According to Ketan Vajani, chartered accountant, there is no significant change in the criteria for compulsory scrutiny as compared to the present position. “The guideline points out that all I-T returns filed during financial year 2023-24, will have the outer time limit for issue of a notice by June 30, 2024. This is pursuant to the amendment carried out by Finance Act, 2021, which has reduced the time limit for service of notice under section 143(2) to three months from the end of the financial year in which the return is filed.”
Complete scrutiny is a regular feature carried out in selective cases to ascertain whether the taxpayer has declared income correctly in the I-T returns and has paid the taxes due. Complete scrutiny which is to be carried out during the current financial year, covers cases of tax evasion, where specific information in this regard has been provided by any law enforcement agency – including the I-T department’s own investigation wing and a I-T return has been filed by the taxpayer.

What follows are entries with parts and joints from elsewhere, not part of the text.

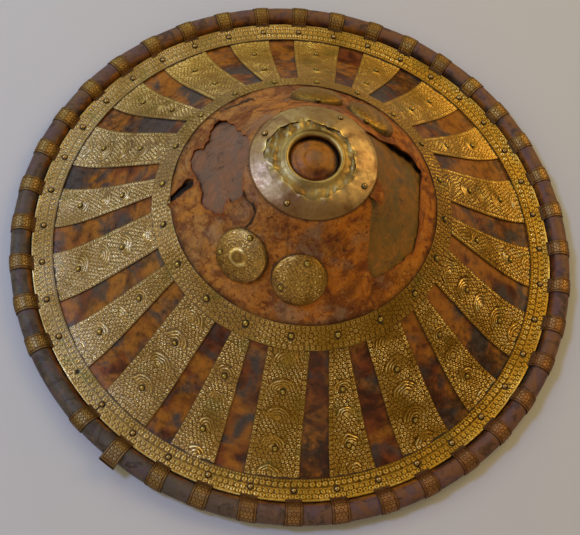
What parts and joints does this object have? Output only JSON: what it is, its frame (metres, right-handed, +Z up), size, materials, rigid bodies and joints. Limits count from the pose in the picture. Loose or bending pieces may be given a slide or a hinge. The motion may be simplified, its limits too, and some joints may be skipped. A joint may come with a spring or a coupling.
{
  "type": "round ceremonial shield",
  "caption": "Round domed hide shield with a rolled rim, faced with embossed brass bands and strips, worn leather round the crown, small discs and a knob.",
  "frame": {"origin": "centre of the rim, on the plane of the rim's underside", "axes": "+Z up along the shield's axis through the knob; the torn leather's two patches lie to -X and +X, and -Y is the side nearest the viewer in the picture"},
  "size_m": [0.5046, 0.5046, 0.1565],
  "materials": {
    "hide": "smooth dark hide, mottled and polished by handling",
    "facing": "thin orange-brown leather, dry, cracked and torn",
    "embossed_brass": "embossed thin sheet, tarnished olive gold",
    "collar_brass": "plain sheet, smooth, dark tarnish",
    "gilt_brass": "smooth, greenish gold",
    "grip_leather": "thick dark hide, plain"
  },
  "bodies": {
    "root": {"hide_body": "hide", "leather_facing": "facing", "outer_band_1": "embossed_brass", "outer_band_2": "embossed_brass", "outer_band_3": "embossed_brass", "outer_band_4": "embossed_brass", "inner_band_1": "embossed_brass", "inner_band_2": "embossed_brass", "wide_strip_1": "embossed_brass", "wide_strip_2": "embossed_brass", "wide_strip_3": "embossed_brass", "wide_strip_4": "embossed_brass", "wide_strip_5": "embossed_brass", "wide_strip_6": "embossed_brass", "wide_strip_7": "embossed_brass", "wide_strip_8": "embossed_brass", "wide_strip_9": "embossed_brass", "wide_strip_10": "embossed_brass", "narrow_strip_1": "embossed_brass", "narrow_strip_2": "embossed_brass", "narrow_strip_3": "embossed_brass", "narrow_strip_4": "embossed_brass", "narrow_strip_5": "embossed_brass", "narrow_strip_6": "embossed_brass", "narrow_strip_7": "embossed_brass", "narrow_strip_8": "embossed_brass", "narrow_strip_9": "embossed_brass", "narrow_strip_10": "embossed_brass", "disc_1": "embossed_brass", "disc_2": "embossed_brass", "disc_3": "embossed_brass", "disc_4": "embossed_brass", "collar": "collar_brass", "crown_ring": "gilt_brass", "grip": "grip_leather"}
  },
  "joints": []
}
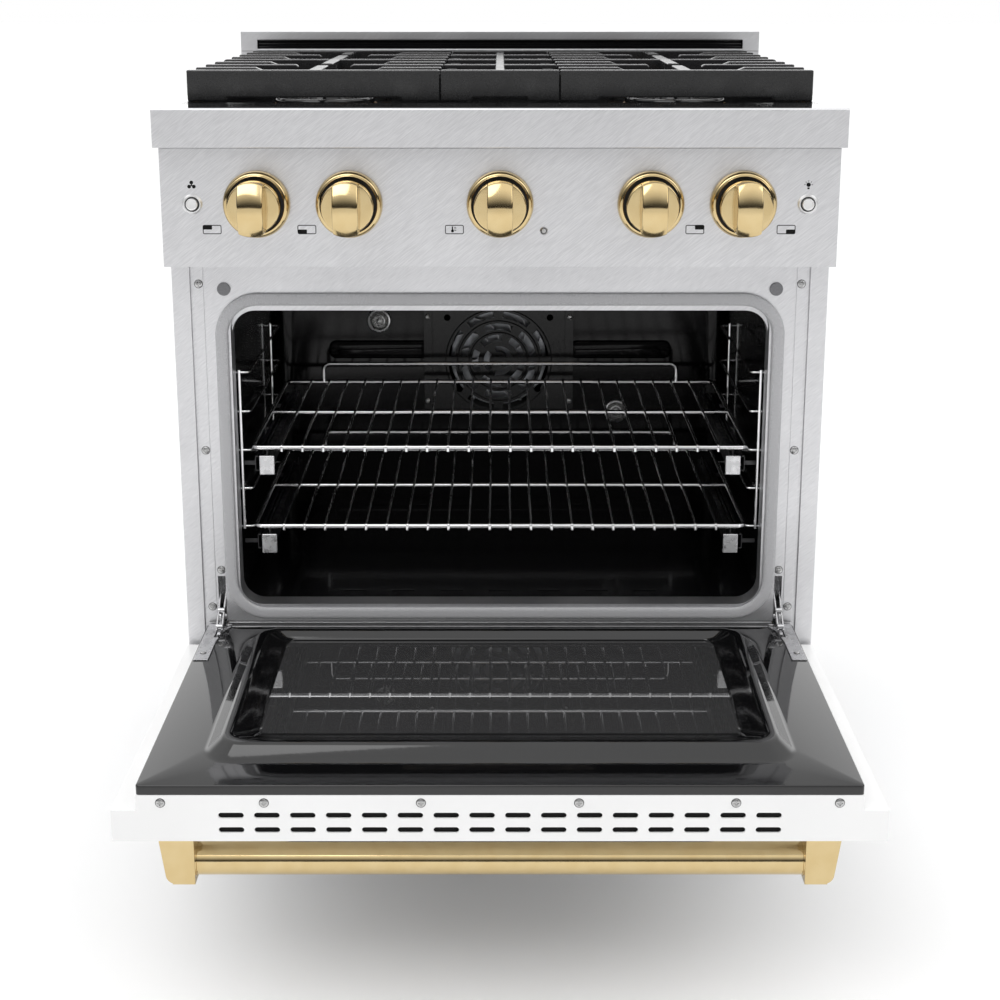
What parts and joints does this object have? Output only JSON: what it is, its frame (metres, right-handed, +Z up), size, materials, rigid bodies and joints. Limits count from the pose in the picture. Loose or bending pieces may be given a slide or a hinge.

Complete scrutiny will enable the I-T officer to know the income that has not been declared in the I-T returns (escaped assessment).
Improved technology which enables easier sharing of information between government agencies and also information from other countries, has made it easier for I-T officials to zoom down on such cases. “However, tax tribunals have in many cases, nullified reassessment orders, if the I-T officers have blindly relied on investigative reports of various agencies, without carrying out due diligence,” points out Vajani.